Tuesday, May 13, 2014
Online-only law reviews
It’s well into May, y’all, and well beyond the time that I should bring my April Prawfs guesting stint to a conclusion. For my final post, I thought I’d share my experience doing something new with respect to publication: publishing in an online-only law journal (I'm using the term online-only because many, even most, print journals also publish their articles online--I'm referring to law reviews that don't have a print analog). (The piece, to further conclude my guest stint in the spirit of shameless self-promotion, is “Market Harm, Market Help, and Fair Use,” 17 Stan. Tech. L. Rev. 359 (2014)).
I didn’t have any strong sense that publishing in print journals was the only way to go, it’s just that until recently the alternative had never occurred to me. But the experience was almost exactly the same as it was with print journals in terms of editing schedules and process. And there are a lot of upsides: the article got out there in its final form much sooner, since there was no need to wait for the analog printing process, and there are related green upsides if that’s something you’re into.
I am hard-pressed to think of much in the way of a downside, honestly. The student editing was outstanding, right in the same league as the print journals I’ve worked with. I suppose the most obvious drawback is that there’s no physical circulation for the journal, so your article won’t get into the hands of mail subscribers and libraries (but it is online and on Westlaw and Lexis, which I think is far more important).
One could imagine an argument that people won’t take a publication seriously unless it’s also in print form, but that one just seems implausible to me in this increasingly digital age. The vast majority of articles I read are from digital sources, so I suspect any skepticism about the online-only format will soon be a thing of the past. Having reprints is neat, of course, but that’s a luxury that’s not clearly justified given its costs.

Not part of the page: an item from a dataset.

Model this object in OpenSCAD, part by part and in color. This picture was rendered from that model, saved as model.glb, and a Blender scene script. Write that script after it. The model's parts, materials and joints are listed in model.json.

And I guess online-only journals may direct more traffic to their site, and away from SSRN, decreasing the author's downloads, but again--that seems pretty marginal. The important thing is that the work is good and that people read it; SSRN downloads are only a proxy for those much more important considerations.
So having said all of this, and to polemically recast this post as a question to the Prawfs readership, is there any reason to prefer print law review articles? (Archives? Etc.?) Discuss! (And see you all sometime in the guest-blogging future.)
At this point, I think it's the last vestige of some prestige concerns. If given the choice between an online-only and a print journal, all else being roughly equal, that concern (especially for pre-tenure scholars) will push towards the latter. The fact that the journal you published with carries the Stanford name, even as a secondary/specialty journal, alleviates some of those concerns.
We have been exploring taking FIU Law Review to all-online. Since that is an all-symposium format (adopting Randy Barnett's old advice), the choice/prestige concerns vanish. Someone either will or will not participate in the symposium; that the journal is on-line likely will not affect anyone's decision on that.
Posted by: Howard Wasserman | May 13, 2014 4:02:09 PM
How is it that an online journal gets their articles onto Westlaw and Lexis? And also, how did you get your article picked up by Stan Tech L.Rev.?
Posted by: Chris | May 13, 2014 4:32:10 PM
I published a piece in the Berkeley Business Law Journal. All online. No problems with Westlaw or Lexis. Editing just fine. Saved a lot of paper.